◆ Written task ◆
Reproduce all of the material exactly as shown.

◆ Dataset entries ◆
>> start

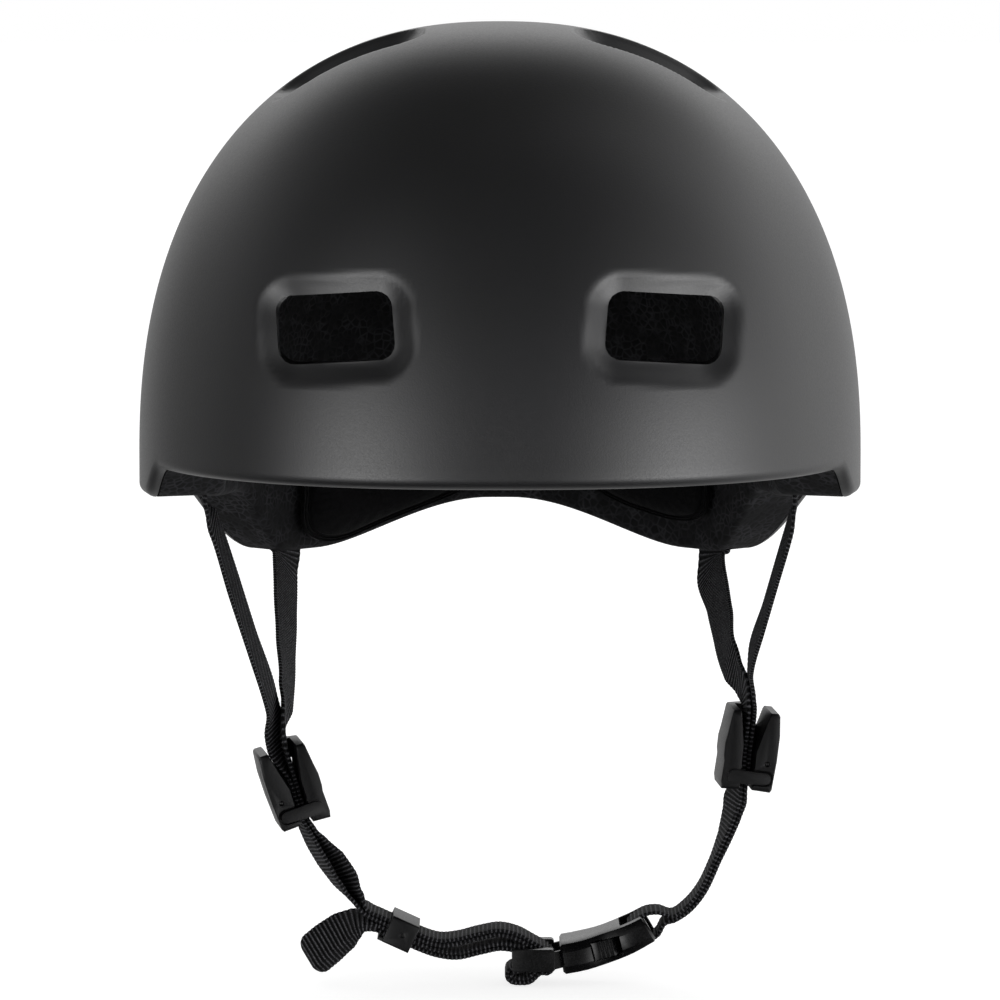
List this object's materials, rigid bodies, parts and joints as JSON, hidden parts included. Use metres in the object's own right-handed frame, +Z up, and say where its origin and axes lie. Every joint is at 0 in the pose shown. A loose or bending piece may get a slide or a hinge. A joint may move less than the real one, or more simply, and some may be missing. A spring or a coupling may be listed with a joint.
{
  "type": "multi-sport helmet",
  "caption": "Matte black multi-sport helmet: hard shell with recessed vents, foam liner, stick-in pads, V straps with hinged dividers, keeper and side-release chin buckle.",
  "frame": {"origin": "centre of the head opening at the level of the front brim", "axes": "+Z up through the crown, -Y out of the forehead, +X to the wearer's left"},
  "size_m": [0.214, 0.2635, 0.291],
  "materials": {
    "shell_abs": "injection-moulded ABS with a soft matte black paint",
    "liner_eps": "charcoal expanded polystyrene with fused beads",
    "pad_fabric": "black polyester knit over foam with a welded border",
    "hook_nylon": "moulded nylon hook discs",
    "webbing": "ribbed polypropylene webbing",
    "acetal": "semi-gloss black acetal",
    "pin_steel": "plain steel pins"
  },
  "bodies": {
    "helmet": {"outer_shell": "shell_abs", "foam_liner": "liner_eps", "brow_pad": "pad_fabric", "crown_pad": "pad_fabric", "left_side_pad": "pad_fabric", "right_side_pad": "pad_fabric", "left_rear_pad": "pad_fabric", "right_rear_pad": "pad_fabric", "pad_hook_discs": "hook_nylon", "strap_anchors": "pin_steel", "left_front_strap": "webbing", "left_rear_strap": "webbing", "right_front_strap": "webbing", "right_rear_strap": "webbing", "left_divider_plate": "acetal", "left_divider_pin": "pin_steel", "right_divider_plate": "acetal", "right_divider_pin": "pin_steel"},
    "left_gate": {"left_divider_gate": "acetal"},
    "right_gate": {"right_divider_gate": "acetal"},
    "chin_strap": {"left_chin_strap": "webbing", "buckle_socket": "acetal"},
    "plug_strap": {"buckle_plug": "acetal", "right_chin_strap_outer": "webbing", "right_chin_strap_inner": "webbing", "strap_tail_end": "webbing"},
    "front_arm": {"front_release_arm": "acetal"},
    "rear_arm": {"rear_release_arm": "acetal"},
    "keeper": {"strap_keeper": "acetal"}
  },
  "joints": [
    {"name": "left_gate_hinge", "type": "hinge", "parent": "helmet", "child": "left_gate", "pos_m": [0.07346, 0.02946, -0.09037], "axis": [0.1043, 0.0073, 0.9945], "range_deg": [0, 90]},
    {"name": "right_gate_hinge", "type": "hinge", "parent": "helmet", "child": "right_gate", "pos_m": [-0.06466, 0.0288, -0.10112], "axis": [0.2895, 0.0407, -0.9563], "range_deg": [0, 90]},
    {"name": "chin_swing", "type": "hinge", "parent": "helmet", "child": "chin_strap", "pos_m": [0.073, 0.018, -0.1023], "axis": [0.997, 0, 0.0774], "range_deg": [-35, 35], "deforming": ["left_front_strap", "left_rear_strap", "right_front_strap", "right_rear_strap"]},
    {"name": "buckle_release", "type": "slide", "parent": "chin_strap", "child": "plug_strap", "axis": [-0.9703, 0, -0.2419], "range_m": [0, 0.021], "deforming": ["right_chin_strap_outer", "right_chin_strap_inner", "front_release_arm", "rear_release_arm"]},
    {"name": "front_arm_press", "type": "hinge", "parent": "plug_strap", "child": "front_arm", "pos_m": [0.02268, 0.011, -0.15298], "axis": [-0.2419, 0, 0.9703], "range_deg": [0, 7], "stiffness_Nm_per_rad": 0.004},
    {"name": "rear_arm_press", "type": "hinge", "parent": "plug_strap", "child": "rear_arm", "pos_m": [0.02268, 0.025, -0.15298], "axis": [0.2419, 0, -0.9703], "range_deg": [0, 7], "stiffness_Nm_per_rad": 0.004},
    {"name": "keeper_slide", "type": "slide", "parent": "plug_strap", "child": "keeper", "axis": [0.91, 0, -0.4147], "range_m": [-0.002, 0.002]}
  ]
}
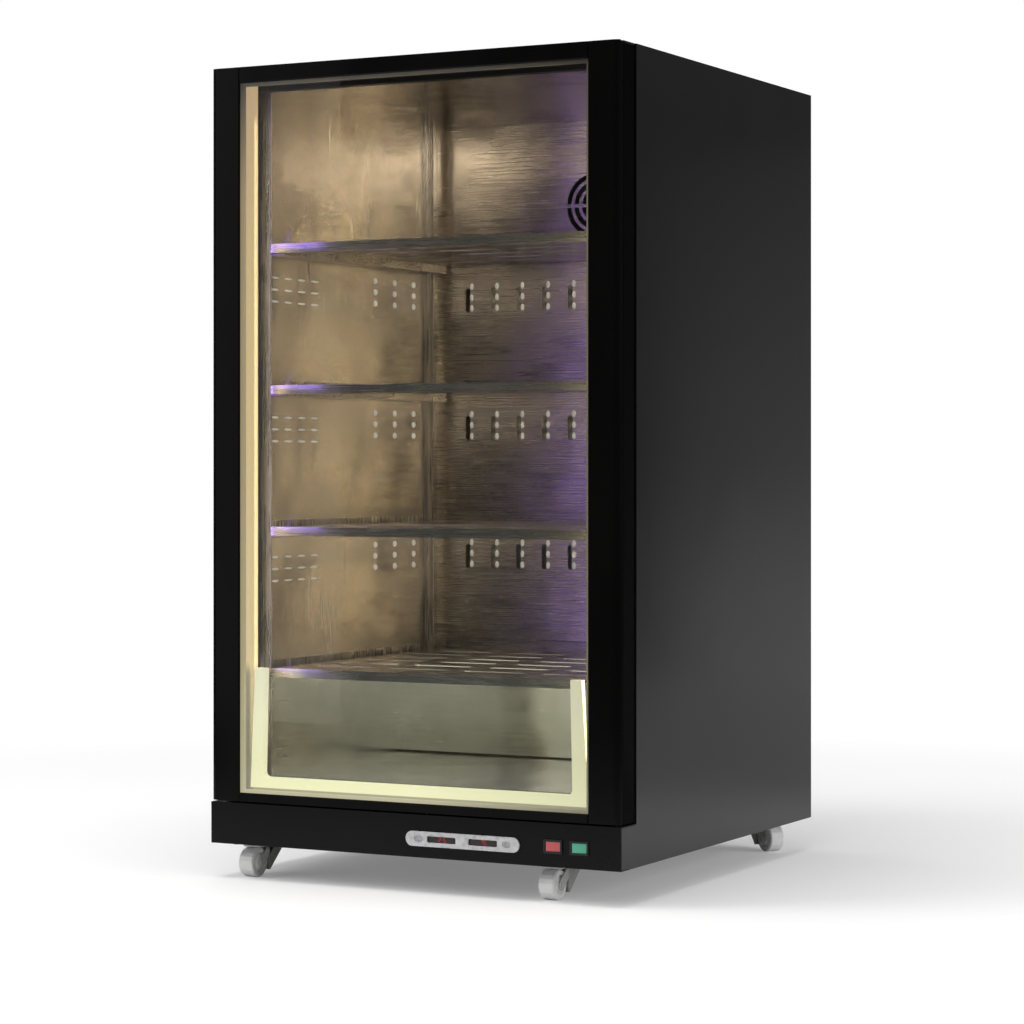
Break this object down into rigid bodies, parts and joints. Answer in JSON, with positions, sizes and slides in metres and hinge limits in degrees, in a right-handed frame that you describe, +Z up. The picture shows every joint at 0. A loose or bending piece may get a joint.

>> end

◆ Response to the task ◆
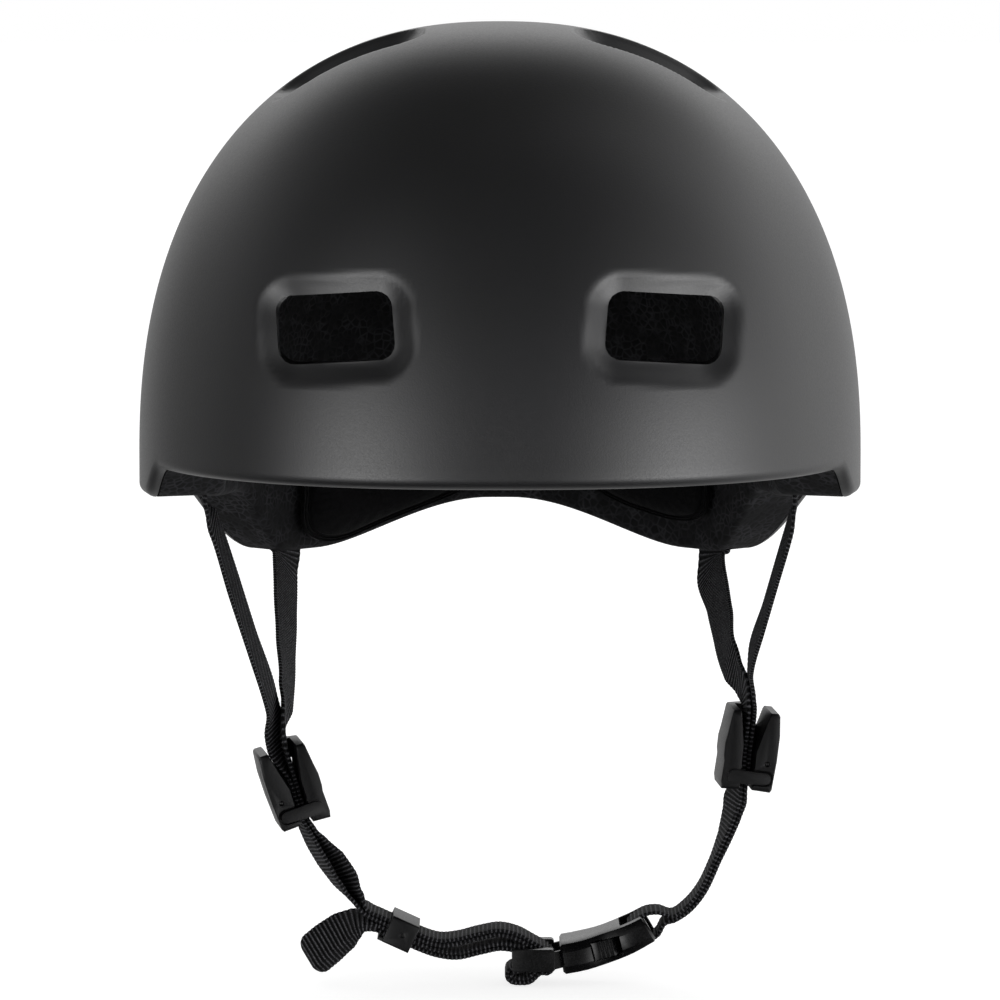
List this object's materials, rigid bodies, parts and joints as JSON, hidden parts included. Use metres in the object's own right-handed frame, +Z up, and say where its origin and axes lie. Every joint is at 0 in the pose shown. A loose or bending piece may get a slide or a hinge. A joint may move less than the real one, or more simply, and some may be missing. A spring or a coupling may be listed with a joint.
{
  "type": "multi-sport helmet",
  "caption": "Matte black multi-sport helmet: hard shell with recessed vents, foam liner, stick-in pads, V straps with hinged dividers, keeper and side-release chin buckle.",
  "frame": {"origin": "centre of the head opening at the level of the front brim", "axes": "+Z up through the crown, -Y out of the forehead, +X to the wearer's left"},
  "size_m": [0.214, 0.2635, 0.291],
  "materials": {
    "shell_abs": "injection-moulded ABS with a soft matte black paint",
    "liner_eps": "charcoal expanded polystyrene with fused beads",
    "pad_fabric": "black polyester knit over foam with a welded border",
    "hook_nylon": "moulded nylon hook discs",
    "webbing": "ribbed polypropylene webbing",
    "acetal": "semi-gloss black acetal",
    "pin_steel": "plain steel pins"
  },
  "bodies": {
    "helmet": {"outer_shell": "shell_abs", "foam_liner": "liner_eps", "brow_pad": "pad_fabric", "crown_pad": "pad_fabric", "left_side_pad": "pad_fabric", "right_side_pad": "pad_fabric", "left_rear_pad": "pad_fabric", "right_rear_pad": "pad_fabric", "pad_hook_discs": "hook_nylon", "strap_anchors": "pin_steel", "left_front_strap": "webbing", "left_rear_strap": "webbing", "right_front_strap": "webbing", "right_rear_strap": "webbing", "left_divider_plate": "acetal", "left_divider_pin": "pin_steel", "right_divider_plate": "acetal", "right_divider_pin": "pin_steel"},
    "left_gate": {"left_divider_gate": "acetal"},
    "right_gate": {"right_divider_gate": "acetal"},
    "chin_strap": {"left_chin_strap": "webbing", "buckle_socket": "acetal"},
    "plug_strap": {"buckle_plug": "acetal", "right_chin_strap_outer": "webbing", "right_chin_strap_inner": "webbing", "strap_tail_end": "webbing"},
    "front_arm": {"front_release_arm": "acetal"},
    "rear_arm": {"rear_release_arm": "acetal"},
    "keeper": {"strap_keeper": "acetal"}
  },
  "joints": [
    {"name": "left_gate_hinge", "type": "hinge", "parent": "helmet", "child": "left_gate", "pos_m": [0.07346, 0.02946, -0.09037], "axis": [0.1043, 0.0073, 0.9945], "range_deg": [0, 90]},
    {"name": "right_gate_hinge", "type": "hinge", "parent": "helmet", "child": "right_gate", "pos_m": [-0.06466, 0.0288, -0.10112], "axis": [0.2895, 0.0407, -0.9563], "range_deg": [0, 90]},
    {"name": "chin_swing", "type": "hinge", "parent": "helmet", "child": "chin_strap", "pos_m": [0.073, 0.018, -0.1023], "axis": [0.997, 0, 0.0774], "range_deg": [-35, 35], "deforming": ["left_front_strap", "left_rear_strap", "right_front_strap", "right_rear_strap"]},
    {"name": "buckle_release", "type": "slide", "parent": "chin_strap", "child": "plug_strap", "axis": [-0.9703, 0, -0.2419], "range_m": [0, 0.021], "deforming": ["right_chin_strap_outer", "right_chin_strap_inner", "front_release_arm", "rear_release_arm"]},
    {"name": "front_arm_press", "type": "hinge", "parent": "plug_strap", "child": "front_arm", "pos_m": [0.02268, 0.011, -0.15298], "axis": [-0.2419, 0, 0.9703], "range_deg": [0, 7], "stiffness_Nm_per_rad": 0.004},
    {"name": "rear_arm_press", "type": "hinge", "parent": "plug_strap", "child": "rear_arm", "pos_m": [0.02268, 0.025, -0.15298], "axis": [0.2419, 0, -0.9703], "range_deg": [0, 7], "stiffness_Nm_per_rad": 0.004},
    {"name": "keeper_slide", "type": "slide", "parent": "plug_strap", "child": "keeper", "axis": [0.91, 0, -0.4147], "range_m": [-0.002, 0.002]}
  ]
}
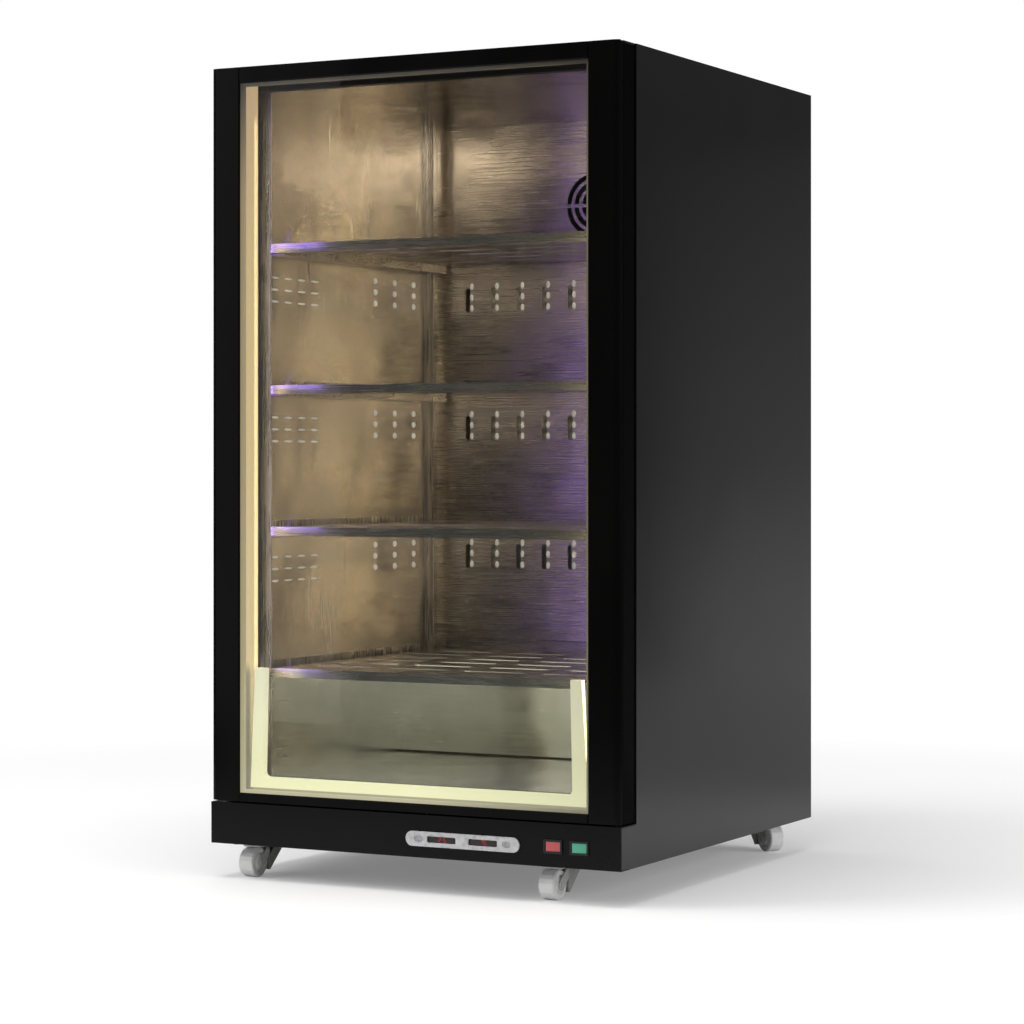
Break this object down into rigid bodies, parts and joints. Answer in JSON, with positions, sizes and slides in metres and hinge limits in degrees, in a right-handed frame that you describe, +Z up. The picture shows every joint at 0. A loose or bending piece may get a joint.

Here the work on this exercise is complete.